Four starting points for common stacks. Each follows the three rules above. Click copy, paste into a file named Dockerfile at your repo root, push.

Next.js

App Router or Pages — paste this and your repo deploys with no next.config changes. Uses next start from a full node_modules, the same command npm start runs locally.

# Next.js (App Router or Pages) — works with any next.config
FROM node:20-alpine AS deps
RUN apk add --no-cache libc6-compat
WORKDIR /app
COPY package.json yarn.lock* package-lock.json* pnpm-lock.yaml* ./
RUN \
  if [ -f yarn.lock ]; then yarn --frozen-lockfile; \
  elif [ -f package-lock.json ]; then npm ci; \
  elif [ -f pnpm-lock.yaml ]; then corepack enable pnpm && pnpm i --frozen-lockfile; \
  else echo "Lockfile not found." && exit 1; \
  fi

FROM node:20-alpine AS build
WORKDIR /app
COPY --from=deps /app/node_modules ./node_modules
COPY . .
RUN npm run build

FROM node:20-alpine AS run
WORKDIR /app
ENV NODE_ENV=production
ENV PORT=8080
COPY --from=build /app .
EXPOSE 8080
CMD ["npx", "next", "start", "-p", "8080"]

Node (generic)

Works for Express, Fastify, Hono, NestJS, or any Node server. Adjust the CMD entrypoint to your build output.

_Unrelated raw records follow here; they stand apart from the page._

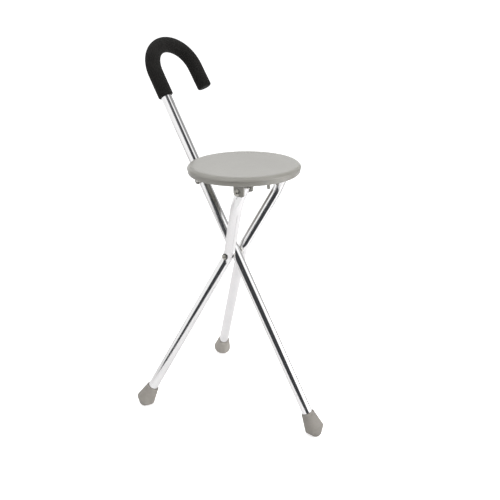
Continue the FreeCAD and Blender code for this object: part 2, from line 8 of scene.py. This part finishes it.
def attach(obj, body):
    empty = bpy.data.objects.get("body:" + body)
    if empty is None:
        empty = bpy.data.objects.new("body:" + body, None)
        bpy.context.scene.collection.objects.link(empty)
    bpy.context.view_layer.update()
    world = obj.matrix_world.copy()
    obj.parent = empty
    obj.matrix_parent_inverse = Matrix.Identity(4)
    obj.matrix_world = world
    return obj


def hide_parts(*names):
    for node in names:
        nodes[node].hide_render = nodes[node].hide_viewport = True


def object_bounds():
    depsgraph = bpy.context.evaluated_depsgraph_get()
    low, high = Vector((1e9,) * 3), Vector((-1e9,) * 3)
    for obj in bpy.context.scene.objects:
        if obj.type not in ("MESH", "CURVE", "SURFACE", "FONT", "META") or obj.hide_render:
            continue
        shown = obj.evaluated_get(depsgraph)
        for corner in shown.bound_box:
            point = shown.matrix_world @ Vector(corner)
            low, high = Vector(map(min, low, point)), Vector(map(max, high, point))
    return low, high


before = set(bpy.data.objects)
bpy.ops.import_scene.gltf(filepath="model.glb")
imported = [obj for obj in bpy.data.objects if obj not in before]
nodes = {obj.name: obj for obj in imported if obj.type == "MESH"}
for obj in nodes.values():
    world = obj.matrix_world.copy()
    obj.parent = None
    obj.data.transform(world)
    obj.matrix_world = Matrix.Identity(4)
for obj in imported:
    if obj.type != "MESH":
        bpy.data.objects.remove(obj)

CAD_LO, CAD_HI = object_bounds()
CAD_LO, CAD_HI = list(CAD_LO), list(CAD_HI)
random.seed(7)

# ------------------------------------------------------------ shared sizes
MM = 0.001
X_OFF = 35.0
TA = math.radians(30.6)
TB = math.radians(23.5)
D_MAIN = Vector((-math.sin(TA), 0, math.cos(TA)))
D_LEG = Vector((math.sin(TB), 0, math.cos(TB)))
YV = Vector((0, 1, 0))
PIVOT = Vector((-24.0 + X_OFF, 0, 366.0))
M0 = PIVOT - D_MAIN * (366.0 / math.cos(TA))
CROOK_S, CROOK_R, CROOK_TAIL, GRIP_S, GRIP_R = 823.0, 59.0, 44.0, 772.0, 15.6
CROOK_SIDE, CROOK_ARC = math.radians(87.8), math.radians(177.2)
RING_Z, FOOT_R, FOOT_DOME = 16.7, 20.5, 18.0
SEAT_X, SEAT_Z, SEAT_R = -2.0 + X_OFF, 555.0, 110.0


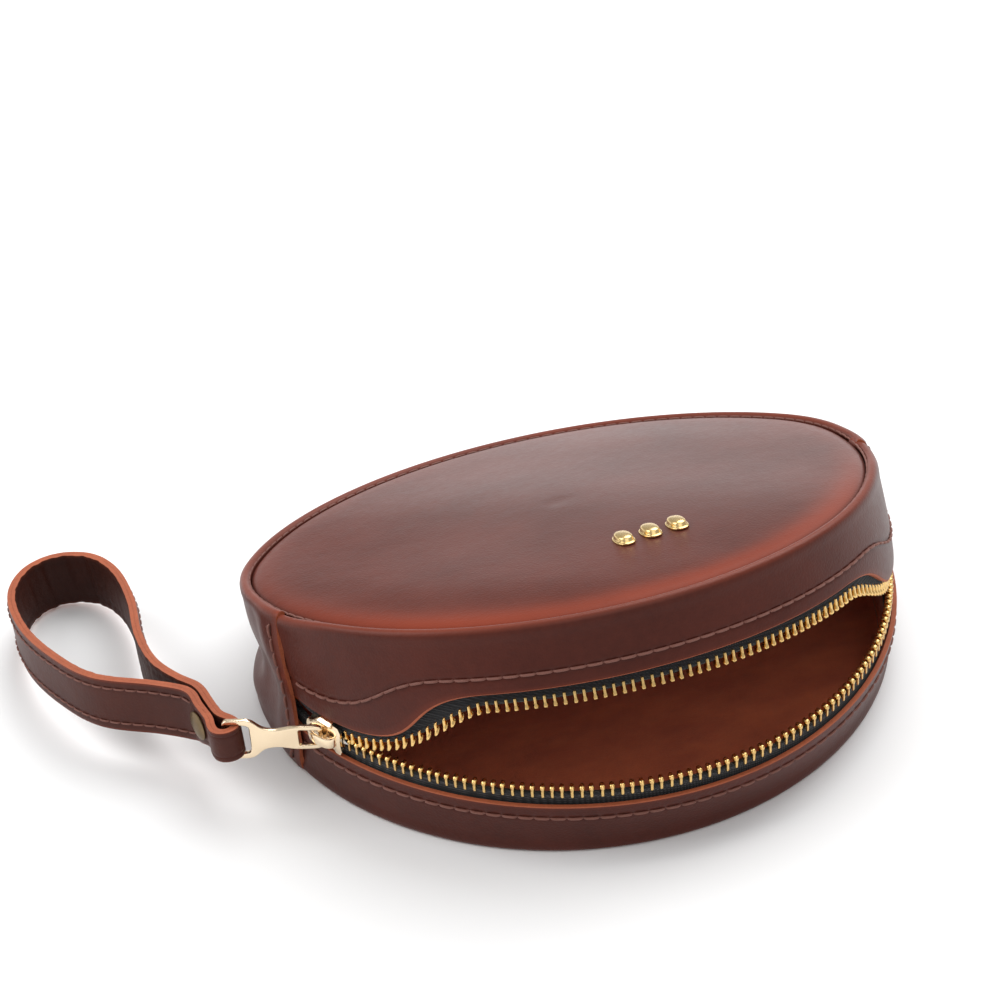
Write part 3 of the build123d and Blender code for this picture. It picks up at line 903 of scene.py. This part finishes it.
def make_pull():
    """Flat frame with a slot for the bridge and an eye for the strap."""
    end, bar = PULL_LENGTH, PULL_LENGTH - PULL_BAR
    side = [(-0.65, 3.6), (1.5, 4.2), (7.6, 4.2), (13.0, 3.1), (17.0, 3.7), (end - 8.5, 7.2), (end, 7.2)]
    outline = rounded_outline(side + [(x, -y) for x, y in reversed(side)], 2.0)
    slot = rounded_outline([(0.65, -2.6), (6.6, -3.0), (6.6, 3.0), (0.65, 2.6)], 0.8)
    eye = rounded_outline([(end - 8.0, -4.9), (bar, -6.0), (bar, 6.0), (end - 8.0, 4.9)], 1.2)
    pull = plate_from_loops("pull_frame", [outline, slot, eye], 1.5, 0.34, slider_gold)
    x_axis = Vector(PULL_DIRECTION)
    z_axis = Vector((0, 0, 1))
    turn = Matrix((x_axis, z_axis, x_axis.cross(z_axis))).transposed().to_4x4()
    pull.data.transform(Matrix.Translation(Vector(PULL_PIVOT) * MM) @ turn)
    return pull


# ---------------- wrist strap
STRAP_LAYER = 1.4
STRAP_HALF = 9.0
STRAP_END_HALF = 5.1
STRAP_WRAP = 3.6             # radius of the strap's middle where it turns round the bar
STEM_HALF = 1.7              # half the space between the middles of the two runs
STRAP_HEADING = math.radians(101.0)
STRAP_DROOP = math.radians(7.0)
RIVET_AT = 12.5
STRAP_LOOP = [(30.0, 8.0), (47.0, 20.5), (67.0, 25.0), (89.0, 25.5), (110.0, 20.5), (122.0, 10.5),
              (123.5, -1.0), (115.0, -10.0), (100.0, -12.0), (80.0, -8.0), (60.0, -1.0), (43.0, 2.3),
              (30.0, 1.2)]


def strap_placed(points):
    """From strap space (x along the strap, y to its left, z up; origin at the pull's bar) to the case."""
    p = np.asarray(points, float)
    c, s = math.cos(STRAP_DROOP), math.sin(STRAP_DROOP)
    x, y, z = p[..., 0] * c + p[..., 2] * s, p[..., 1], -p[..., 0] * s + p[..., 2] * c
    ch, sh = math.cos(STRAP_HEADING), math.sin(STRAP_HEADING)
    return STRAP_PIVOT + np.stack([x * ch - y * sh, x * sh + y * ch, z], -1)


def spline(points, steps=14):
    """Catmull-Rom curve through the points, without the first and last one."""
    out = []
    for i in range(1, len(points) - 2):
        p = [np.array(points[i + k], float) for k in (-1, 0, 1, 2)]
        for k in range(steps):
            t = k / steps
            out.append(0.5 * (2 * p[1] + (p[2] - p[0]) * t + (2 * p[0] - 5 * p[1] + 4 * p[2] - p[3]) * t**2
                              + (3 * p[1] - p[0] - 3 * p[2] + p[3]) * t**3))
    return out


def strap_path():
    """Closed middle line of the strap, evenly spaced, as seen from above in strap space."""
    turn = np.linspace(1.5 * math.pi, 0.5 * math.pi, 19)
    wrap = [STRAP_WRAP * np.array([math.cos(a), math.sin(a)]) for a in turn]
    out = [(3.0, 3.0), (7.0, STEM_HALF), (13.0, STEM_HALF), (19.5, STEM_HALF)]
    back = [(19.5, -STEM_HALF), (13.0, -STEM_HALF), (7.0, -STEM_HALF), (3.0, -3.0)]
    route = [wrap[-2], wrap[-1]] + out + STRAP_LOOP + back + [wrap[0], wrap[1]]
    dense = np.array(wrap[:-1] + spline(route))
    looped = np.vstack([dense, dense[:1]])
    steps = np.linalg.norm(np.diff(looped, axis=0), axis=1)
    along = np.concatenate([[0], np.cumsum(steps)])
    even = np.arange(0, along[-1], along[-1] / 420)
    path = np.stack([np.interp(even, along, looped[:, k]) for k in range(2)], -1)
    for _ in range(3):
        path = (np.roll(path, 1, 0) + 2 * path + np.roll(path, -1, 0)) / 4
    return path


def strap_frame():
    """The strap's middle line, its outward normals and its half width at each point."""
    path = strap_path()
    forward = unit(np.roll(path, -1, 0) - np.roll(path, 1, 0))
    outer = np.stack([-forward[:, 1], forward[:, 0]], -1)
    if np.dot(outer[0], path[0] - np.array([50.0, 5.0])) < 0:
        outer = -outer
    half = STRAP_END_HALF + (STRAP_HALF - STRAP_END_HALF) * smooth((path[:, 0] - 5) / 17)
    return path, outer, half


def make_strap_layer(name, inner, material, wrinkle):
    """One leather layer of the strap: a closed ribbon whose cut edges show."""
    path, normal, half = strap_frame()
    low, high = (-STRAP_LAYER, -0.03) if inner else (0.03, STRAP_LAYER)
    across = np.linspace(-1, 1, 21)
    face = low if inner else high
    other = high if inner else low
    bend = np.linalg.norm(np.roll(normal, -1, 0) - np.roll(normal, 1, 0), axis=1)
    for _ in range(12):
        bend = (np.roll(bend, 1) + bend + np.roll(bend, -1)) / 3
    bend = np.clip(bend / 0.09, 0, 1) * smooth((path[:, 0] - 18) / 12)
    order = np.arange(len(path))
    sections = []
    for v in across:
        edge = 0.16 * max(0, abs(v) - 0.93) / 0.07
        groove = 0.22 * math.exp(-(((abs(v) - 0.70) / 0.035) ** 2))
        long_wave = 0.55 * np.sin(order * 0.62 + 1.3 * np.sin(v * 2.1 + 0.4))
        short_wave = 0.45 * np.sin(order * 1.13 + 2.4 * v)
        ripple = wrinkle * bend * (long_wave + short_wave)
        depth = face - math.copysign(edge + groove, face) + (0.32 if inner else 0.10) * ripple
        sections.append(np.column_stack([path + normal * np.reshape(depth, (-1, 1)), half * v]))
    for v in across[::-1]:
        sections.append(np.column_stack([path + normal * other, half * v]))
    grid = np.stack(sections, 1)
    columns = grid.shape[1]
    strip = [0] * (len(across) - 1) + [1] * (len(across) + 1)
    layer = loft_mesh(name, strap_placed(grid), [material, cut_edge], strip, closed=True)
    v_of = np.concatenate([across, across[::-1]])
    # Both edges of each face are painted lighter (burnishing with a painted highlight); the lining is
    # painted darker inside its bends (painted shade).
    paint(layer, "burnish_and_highlight", np.tile(0.8 * np.exp(-(((1 - abs(v_of)) / 0.05) ** 2)), len(path)))
    paint(layer, "shade", np.repeat(0.3 * bend * inner, columns))
    return layer


def strap_stitches(name, edge):
    """Row along the upper (+1) or lower (-1) edge of the strap's outer face."""
    path, normal, half = strap_frame()
    keep = path[:, 0] > 17
    start = int(np.argmax(keep & ~np.roll(keep, 1)))
    order = (start + np.arange(keep.sum())) % len(path)
    z = (half[order] - 2.8) * edge
    p = strap_placed(np.column_stack([path[order] + normal[order] * (STRAP_LAYER - 0.15), z]))
    q = strap_placed(np.column_stack([path[order] + normal[order] * (STRAP_LAYER + 0.85), z]))
    return stitch_row(name, p, q - p, radius=0.3, pitch=3.9)


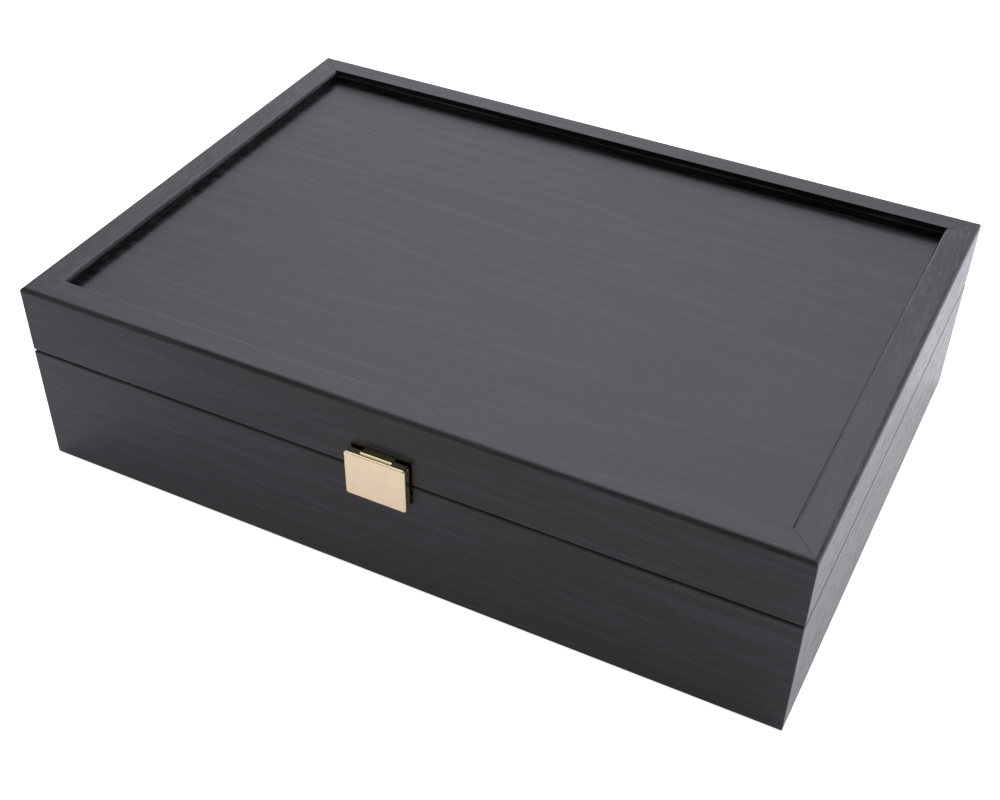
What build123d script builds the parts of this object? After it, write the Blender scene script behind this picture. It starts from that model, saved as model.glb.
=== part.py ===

# Generic Node / Express / Fastify / Hono / NestJS
FROM node:20-alpine AS build
RUN apk add --no-cache libc6-compat
WORKDIR /app
COPY package.json yarn.lock* package-lock.json* pnpm-lock.yaml* ./
RUN \
  if [ -f yarn.lock ]; then yarn --frozen-lockfile; \
  elif [ -f package-lock.json ]; then npm ci; \
  elif [ -f pnpm-lock.yaml ]; then corepack enable pnpm && pnpm i --frozen-lockfile; \
  else echo "Lockfile not found." && exit 1; \
  fi
COPY . .
# Compile if a build script is present (TypeScript, bundlers); skip for plain JS.
RUN npm run build --if-present

FROM node:20-alpine AS run
WORKDIR /app
ENV NODE_ENV=production
ENV PORT=8080
COPY --from=build /app .
EXPOSE 8080
# Adjust to your build output (e.g. "dist/index.js", "build/server.js", "src/server.js").
CMD ["node", "dist/index.js"]

Python (FastAPI / Flask)

Slim base image, uvicorn serving FastAPI. Swap the CMD for gunicorn + Flask or any other WSGI/ASGI runner.

# Python (FastAPI / Flask)
FROM python:3.12-slim
WORKDIR /app
ENV PYTHONDONTWRITEBYTECODE=1 PYTHONUNBUFFERED=1 PORT=8080
COPY requirements.txt .
RUN pip install --no-cache-dir -r requirements.txt
COPY . .
EXPOSE 8080
# `exec` so uvicorn becomes PID 1 — Cloud Run's SIGTERM reaches it directly
# and graceful shutdown actually works. Without it, sh swallows the signal
# and Cloud Run hard-kills the container after 10s.
# FastAPI via uvicorn — replace "app.main:app" with your entrypoint.
# For Flask: CMD ["sh", "-c", "exec gunicorn --bind 0.0.0.0:$PORT app.main:app"]
CMD ["sh", "-c", "exec uvicorn app.main:app --host 0.0.0.0 --port $PORT"]

Go

Static binary on distroless — tiny image, no shell. Build output is your module's main package.

# Go (module build, static binary)
FROM golang:1.23-alpine AS build
WORKDIR /src
COPY go.mod go.sum ./
RUN go mod download
COPY . .
# Builds the root main package. For cmd/server-style layouts, change `.` → `./cmd/server`.
# -ldflags="-s -w" strips symbols + DWARF for a smaller binary.
RUN CGO_ENABLED=0 GOOS=linux go build -ldflags="-s -w" -o /out/app .

FROM gcr.io/distroless/static-debian12
ENV PORT=8080
COPY --from=build /out/app /app
EXPOSE 8080
ENTRYPOINT ["/app"]

Not about the proxy

These templates are for your application— the image Cloud Run pulls and starts. The Unincorporated proxy, chain-engine, and observer live in their own containers on VMs we provision for you; you don’t write Dockerfiles for any of that. Self-hosting the proxy stack instead? See server/docker/ in the open-source repo.